Not the Little Ice Age, but increasing drought would have made life unsustainable.

In the year 985 the Vikings, led by the Norwegian explorer Erik the Red, sailed from Iceland to southern Greenland. Here they successfully founded the first settlements. Some 500 years later, however, the Vikings had vanished just as quickly as they had come. And now scientists think they can finally explain the sudden disappearance of the Vikings.

Vikings

When the Vikings arrived in Greenland in 985, they cleared the land of shrubs and planted grass as pasture for their livestock. The Vikings thrived there and the population reached a peak of about 2000 inhabitants. But at the beginning of the 15th century, the population collapsed like a house of cards.

Little Ice Age

One of the great mysteries of late medieval history is why the Vikings, who had established successful settlements in southern Greenland in 985, abandoned them rather abruptly in the early 15th century. For decades, anthropologists, historians and scientists have believed that the demise of the Vikings was due to the so-called Little Ice Age; the relatively cold period that ravaged Europe from the 1300s to the mid-19th century. That ice age would have made the agricultural life that the Vikings particularly relied on unsustainable.

No data

However, this theory was also in doubt. “Before our study, there was no climatic data of the actual location of the Viking settlements,” explains researcher Raymond Bradley. “And that’s a problem.” Instead, previous studies had examined ice cores taken at a location more than 1,000 kilometers to the north and more than 2,000 higher. “We wanted to study how the climate varied around the Viking settlements themselves,” says Bradley.
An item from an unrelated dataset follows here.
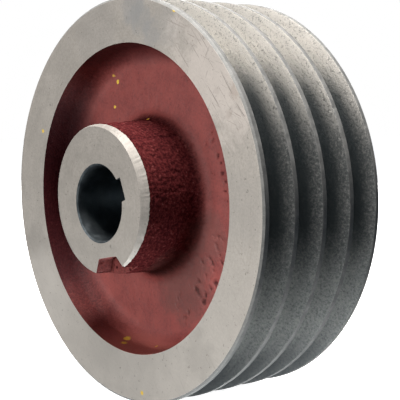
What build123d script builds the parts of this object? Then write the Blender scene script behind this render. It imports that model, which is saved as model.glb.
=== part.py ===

And that leads to surprising results.

Lake 578

Bradley and his colleagues traveled to a lake called Lake 578. This lake adjoins a former Viking farm and is close to one of the largest groups of farms in the so-called Eastern Settlement; the first and by far the larger of the two areas in Greenland colonized by the Vikings around 985. “No one has studied this site before,” said researcher Boyang Zhao.

Drought

For three years, the researchers collected sediment samples from Lake 578. Then they analyzed it for two different markers. The first can be used to reconstruct the temperature, while the second provides insight into how dry conditions were. The findings are surprising. Because although the consensus has long been that the Little Ice Age drove the Vikings out of Greenland, it now appears that something else was behind the sudden disappearance: It was not the falling temperatures, but increasing drought.

Impaired

“Although the temperature in southern Greenland near the Viking settlement barely changed, we found that it got drier over time,” Zhao said. This must have weakened the cattle considerably. The consequences of the drought must have been serious, the researchers suspect. And this prolonged drought, on top of other economic and social pressures, may have become too much for the Vikings.

The new findings change our understanding of early European history. Because now we finally know what may have been the real reason for the demise of the colonies in Greenland. “It highlights the importance of continuing to explore how environmental factors affect human society,” the researchers conclude.